NFL Players Double Down, Lobby for an 'Activism Awareness Month'

(AP Photo/John Froschauer)

The NFL is off to a bit of a rocky start this year, and we are only three weeks into the season.

The on-field product has been lacking so far.

The first two weeks of the NFL’s regular season have been, for lack of a better word, boring. Either the games were low-scoring affairs, like the combined 12 points the Buffalo Bills and Carolina Panthers managed on Sunday, or left little doubt as to the outcome, such as the Denver Broncos steamrolling the Dallas Cowboys by 25.

The average scoring output has been so puny — 20.3 points per game per team — it qualifies as the lowest average for the first two weeks of the season since 2010. Yet the average margin of victory is 12.9 points per game, the highest since 2011. With the games either low-scoring or lopsided, the NFL has been an early-season snoozefest.


That is part of the reason that the ratings dive from last season is continuing.

Another reason, and a bigger one for many hardcore fans like myself, is the ongoing disrespect being displayed during the national anthem by players who want to make political statements. The league and most of the owners continue to take the stance that the players have a “right” to do this. I addressed that absolute nonsense last week.

As with all social justice protests, the first capitulation is never enough. The NFL’s weakness on the matter is prompting some of the players to demand more.

Four NFL players petitioned Commissioner Roger Goodell last month, asking in a memo that the league support players as they speak out on social issues and calling for the designation of the month of November to activism awareness, just as the league does for other causes.

The 10-page letter, written by active players Michael Bennett, Malcolm Jenkins and Torrey Smith and the retired Anquan Boldin, shows that NFL players are showing no inclination to “stick to sports” in the debate that began in the summer of 2016, when Colin Kaepernick made a statement about police brutality and social injustice by refusing to stand for the national anthem.


What fun! After spending October talking about breast cancer while watching three-hundred-pound men wearing pink shoes, November can be all about politics.

The league caved a little last season and allowed the players a week to focus on activism:

Last year, the NFL took step toward letting players support their causes by designating Week 13 “My Cause, My Cleats” week and declining to fine players for uniform violations that extend to footwear. For one week, players could wear cleats with a message supporting whatever cause they liked.

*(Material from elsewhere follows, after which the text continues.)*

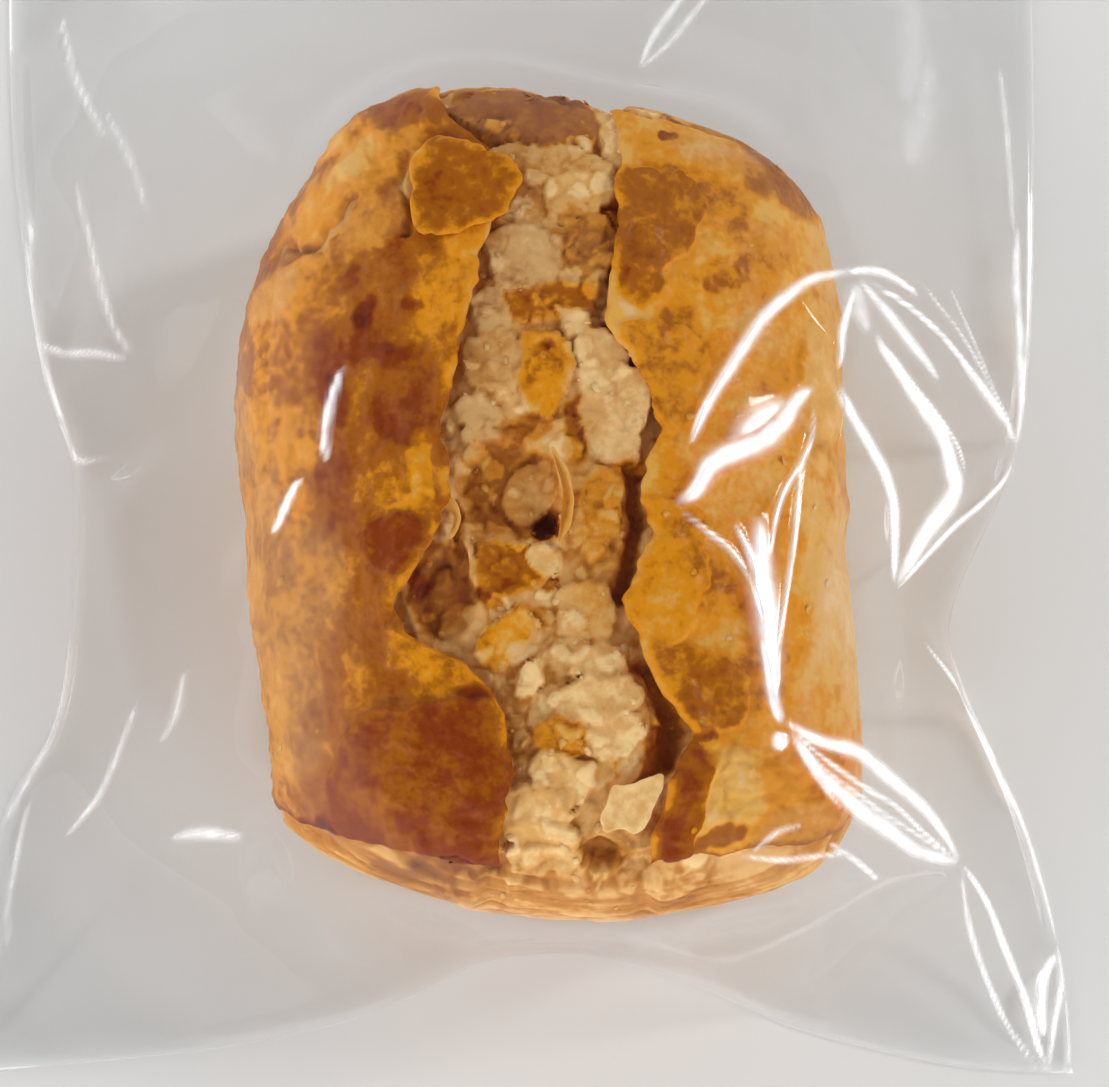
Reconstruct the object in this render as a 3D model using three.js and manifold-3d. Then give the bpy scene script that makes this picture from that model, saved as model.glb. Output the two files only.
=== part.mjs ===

No one wants to be lectured about politics (from either  side of the aisle) or activism while watching a game. The fans like me who grew weary of Kaepernick’s antics last year and are watching less this year probably won’t enjoy a month of having this shoved down their throats because a handful of players hijacked the game.

This trend started before Kaepernick, actually. For several seasons now, the annoying little garden gnome Bob Costas has been lecturing viewers on various lefty political issues during Sunday Night Football games on NBC.

Maybe it’s time for Roger Goodell and the other league officials to start listening to the thousands and thousands of fans who are not watching anymore rather than the tantrums of four or five spoiled millionaires who don’t want to be told what to do at work.